An American team of academics is racing to preserve millions of documents related to Cuba's long and colourful history, before they are lost to the elements and poor storage conditions.
Many of the documents shed light on Cuba's slave trade, and its relation to the US, which figured prominently in Cuba's colonial history and was intertwined with both countries' early history.
David Lafevor, an American academic from the University of Texas at Arlington and his brother Matt, have worked since 2005 to digitise millions of documents mouldering in damp storage spaces on the island.
Their latest project is a partnership between the British Library Foundation and the Vanderbilt University to capture almost two million documents in digital form, a treasure trove of documents stretching back to the mid-16th century about island life and the slave trade.
Lafevor said churches became the repository of much of this history because of its central role in island life, and because church officials were painstaking documentarians who were often the most educated in their communities.
Cuba's Catholic church has played a major role in the preservation project, granting access to church archives around the island and assisting in identifying important documents.

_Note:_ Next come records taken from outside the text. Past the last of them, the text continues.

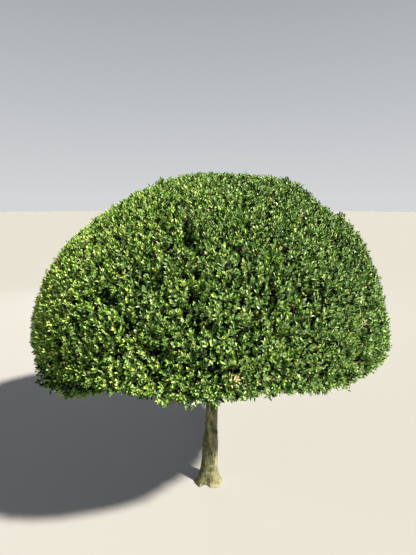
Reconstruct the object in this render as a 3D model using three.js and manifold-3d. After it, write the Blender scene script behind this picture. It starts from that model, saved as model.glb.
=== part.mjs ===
// A clipped topiary tree: one clear stem that flares at the ground, boughs fanned out from its fork,
// and a half-round dome of small leaves, cut clean round its lower edge.
// Millimetres, +Z up. The origin is the middle of the flat cut under the stem, at ground level.
// The viewer of the front stands on the -Y side.

import * as THREE from "three";
import { mergeVertices } from "three/addons/utils/BufferGeometryUtils.js";
import Module from "manifold-3d";

const wasm = await Module();
wasm.setup();

// Driving sizes of the crown. Its outline is where the furthest leaf tips end.
const CROWN_RADIUS = 876;
const CROWN_TOP_Z = 1698;
const WIDEST_Z = 930;
const RIM_Z = 868; // average height of the clipped lower edge
const RIM_ROUND = 72; // how far in from the side the lower edge is rounded
const CROWN_AXIS = new THREE.Vector3(14, 9, 0);
const DOME_POWER = 1.96; // 2 is an ellipse, more is squarer
const HOLLOW_RADIUS = 545; // the leafless space that the boughs cross
const HOLLOW_TOP_Z = 1290;
const FOLIAGE_DEPTH = 60; // from the leafy core out to the outline
const EDGE_DEPTH = 0.4; // share of it at the lower edge
const CORE_LUMP = 17; // how far the core swells and dips
const CORE_SEED = 11;
const FIRST_MASS_SEED = 100;

// Places where the outline stands out or falls back, by azimuth and by angle from the top.
const BULGES = [
  { azimuth: 358, polar: 29, out: 38, width: 8, tuft: true }, // unclipped shoots near the top
  { azimuth: 352, polar: 39, out: -22, width: 5 }, // the dip below them
  { azimuth: 342, polar: 53, out: 14, width: 9 }, // a fuller right shoulder
  { azimuth: 340, polar: 76, out: -12, width: 11 },
  { azimuth: 333, polar: 102, out: -14, width: 8 },
  { azimuth: 193, polar: 34, out: -20, width: 15 }, // a flatter left shoulder
  { azimuth: 180, polar: 52, out: -14, width: 30 },
  { azimuth: 195, polar: 84, out: 9, width: 16 },
];
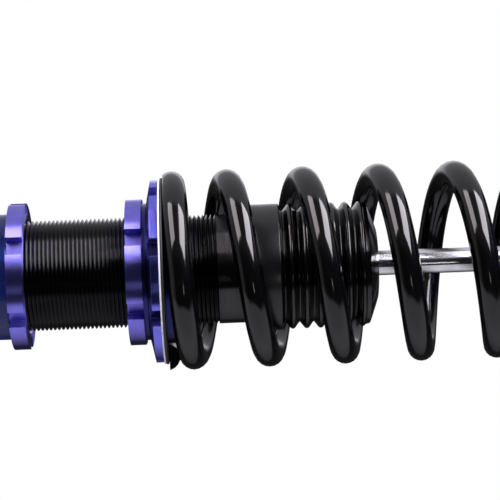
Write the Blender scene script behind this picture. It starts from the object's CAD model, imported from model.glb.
"""Looks of a coil-over strut.

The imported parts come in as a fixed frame, in metres, with +Z along the rod to the top mount.
Each sub-assembly below models the finer pieces that stand in for plain solids. The other solids
keep their meshes, and both get procedural finishes.
"""

import logging
import math
from collections.abc import Callable, Iterator, Sequence
from contextlib import contextmanager
from dataclasses import dataclass
from enum import Enum
from itertools import pairwise

import bpy
from mathutils import Matrix, Vector


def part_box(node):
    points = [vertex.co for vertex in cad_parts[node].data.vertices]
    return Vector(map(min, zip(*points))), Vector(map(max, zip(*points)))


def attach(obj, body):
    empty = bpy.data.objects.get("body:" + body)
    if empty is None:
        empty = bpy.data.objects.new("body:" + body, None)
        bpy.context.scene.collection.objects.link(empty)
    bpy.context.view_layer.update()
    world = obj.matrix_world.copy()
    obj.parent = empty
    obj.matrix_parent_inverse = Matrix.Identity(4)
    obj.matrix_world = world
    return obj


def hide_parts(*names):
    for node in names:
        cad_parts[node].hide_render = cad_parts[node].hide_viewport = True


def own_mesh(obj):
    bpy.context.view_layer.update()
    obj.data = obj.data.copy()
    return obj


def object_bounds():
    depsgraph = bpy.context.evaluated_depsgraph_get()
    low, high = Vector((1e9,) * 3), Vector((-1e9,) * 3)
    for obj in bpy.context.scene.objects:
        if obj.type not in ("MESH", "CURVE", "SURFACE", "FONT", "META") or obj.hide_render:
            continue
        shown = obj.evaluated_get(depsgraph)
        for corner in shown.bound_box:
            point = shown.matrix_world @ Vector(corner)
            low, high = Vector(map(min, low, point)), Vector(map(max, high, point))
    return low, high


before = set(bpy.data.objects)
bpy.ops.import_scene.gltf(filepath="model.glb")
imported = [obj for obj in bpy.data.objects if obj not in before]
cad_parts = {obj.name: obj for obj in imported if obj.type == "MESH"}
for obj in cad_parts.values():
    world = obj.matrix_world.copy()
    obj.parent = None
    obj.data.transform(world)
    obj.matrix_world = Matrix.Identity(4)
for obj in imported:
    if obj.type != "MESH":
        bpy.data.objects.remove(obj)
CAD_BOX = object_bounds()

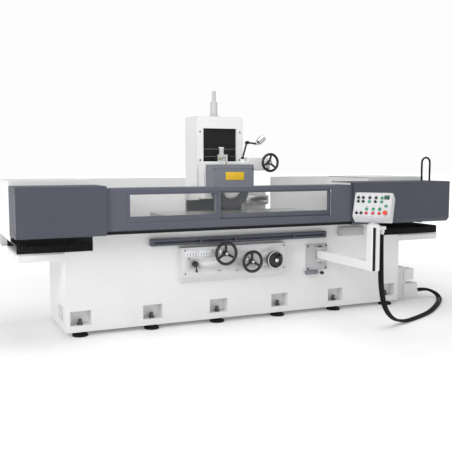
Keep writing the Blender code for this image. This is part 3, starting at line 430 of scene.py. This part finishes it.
# ---------------------------------------------------------------- console conduits
CONDUIT_ROUTE = [
    (0.822, -0.822, 0.8147), (0.822, -0.822, 0.775), (0.826, -0.822, 0.600), (0.842, -0.817, 0.360),
    (0.900, -0.800, 0.180), (1.020, -0.760, 0.066), (1.190, -0.705, 0.018), (1.390, -0.625, 0.013),
    (1.640, -0.495, 0.013), (1.880, -0.315, 0.013), (2.075, -0.140, 0.013), (2.200, 0.000, 0.018),
    (2.235, 0.105, 0.045), (2.180, 0.168, 0.075), (2.100, 0.183, 0.085), (2.050, 0.183, 0.085),
    (2.0005, 0.183, 0.085),
]


def conduit_route(k):
    """Route of a conduit from the post to its gland; the second runs on the first one's left."""
    if k == 0:
        return CONDUIT_ROUTE
    places = [Vector(p) for p in CONDUIT_ROUTE]
    last = len(places) - 1
    route = []
    for i, place in enumerate(places):
        j = min(max(i, 4), last - 1)
        ahead = places[j + 1] - places[j - 1]
        left = Vector((-ahead.y, ahead.x, 0)).normalized()
        spread = {last: 0.058, last - 1: 0.058, last - 2: 0.055, last - 3: 0.040}.get(i, 0.028)
        if i >= last - 2:
            left = Vector(FORWARD)
        route.append(place + left * spread)
    return route


for k in range(2):
    path = [p + DATUM for p in smooth_route(conduit_route(k), 160)]
    form = bmesh.new()
    add_sweep(form, path, 0.0119, 20, place=Matrix.Identity(4))
    conduit = piece(f"conduit_hose_{k + 1}", form, None, RUBBER, 60)
    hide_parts(f"conduit_{k + 1}")
    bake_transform(conduit)


# ---------------------------------------------------------------- bellows
def make_bellows(node, start, end):
    """Pleated cover with rounded shoulders, between the given ends."""
    pleats = 52
    front, back, low, high, wall = 0.0135, 0.632, 0.6995, 0.772, 0.020
    shoulder, fold, steps = 0.014, 0.0085, 5
    form = bmesh.new()
    rings = []
    for k in range(2 * pleats + 1):
        x = start + (end - start) * k / (2 * pleats)
        dip = 0.0 if k % 2 == 0 else fold
        outer = [(front + dip, low)]
        for a in range(steps):
            t = math.pi / 2 * a / (steps - 1)
            outer.append((front + dip + shoulder * (1 - math.cos(t)),
                          high - dip - shoulder * (1 - math.sin(t))))
        for a in range(steps):
            t = math.pi / 2 * (1 - a / (steps - 1))
            outer.append((back - dip - shoulder * (1 - math.cos(t)),
                          high - dip - shoulder * (1 - math.sin(t))))
        outer.append((back - dip, low))
        inner = [(back - wall, low), (back - wall, high - wall), (front + wall, high - wall),
                 (front + wall, low)]
        rings.append([form.verts.new(bed(x, y, z)) for y, z in outer + inner])
    count = len(rings[0])
    for a, b in zip(rings, rings[1:]):
        for i in range(count):
            j = (i + 1) % count
            form.faces.new((a[i], a[j], b[j], b[i]))
    form.faces.new(rings[0])
    form.faces.new(rings[-1])
    cover = piece(node + "_cover", form, None, FABRIC, 30)
    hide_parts(node)
    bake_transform(cover)


make_bellows("bellows_left", -2.015, -0.7603)
make_bellows("bellows_right", 0.8403, 2.135)


# ---------------------------------------------------------------- window sashes
def make_sash(node, body, limits, front):
    """Sliding sash: two rails, two stiles and a clear pane between them."""
    low, high = 0.9385, 1.1715
    back = front + 0.012
    stile_y, stile_z = (front + 0.0002, back - 0.0002), (low + 0.044, high - 0.013)
    form = bmesh.new()
    add_box(form, limits, (front, back), (low, low + 0.045), 0.0015)
    add_box(form, limits, (front, back), (high - 0.014, high), 0.0015)
    add_box(form, (limits[0], limits[0] + 0.030), stile_y, stile_z)
    add_box(form, (limits[1] - 0.030, limits[1]), stile_y, stile_z)
    sash = piece(node + "_frame", form, body, SLATE)
    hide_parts(node)
    form = bmesh.new()
    add_box(form, (limits[0] + 0.0302, limits[1] - 0.0302), (front + 0.0045, front + 0.0075),
            (low + 0.0452, high - 0.0142), 0.0)
    piece(node + "_pane", form, body, PANE)


make_sash("sash_left", "sash_left_body", (-1.201, -0.385), -0.2225)
make_sash("sash_right", "sash_right_body", (-0.435, 0.704), -0.2095)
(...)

Church officials suck as Deacon Felix Knights of the colonial Santo Espirito Church in Old Havana, tucked away in a warren of narrow lanes in the city's colonial heart, work with the academics to find and preserve old documents.
Lafevor said no one knows how many millions of documents exist in storage, nor how many have been lost to storms, pirate attacks, war and civil unrest, but the project seeks to preserve as many as possible before more are lost to history.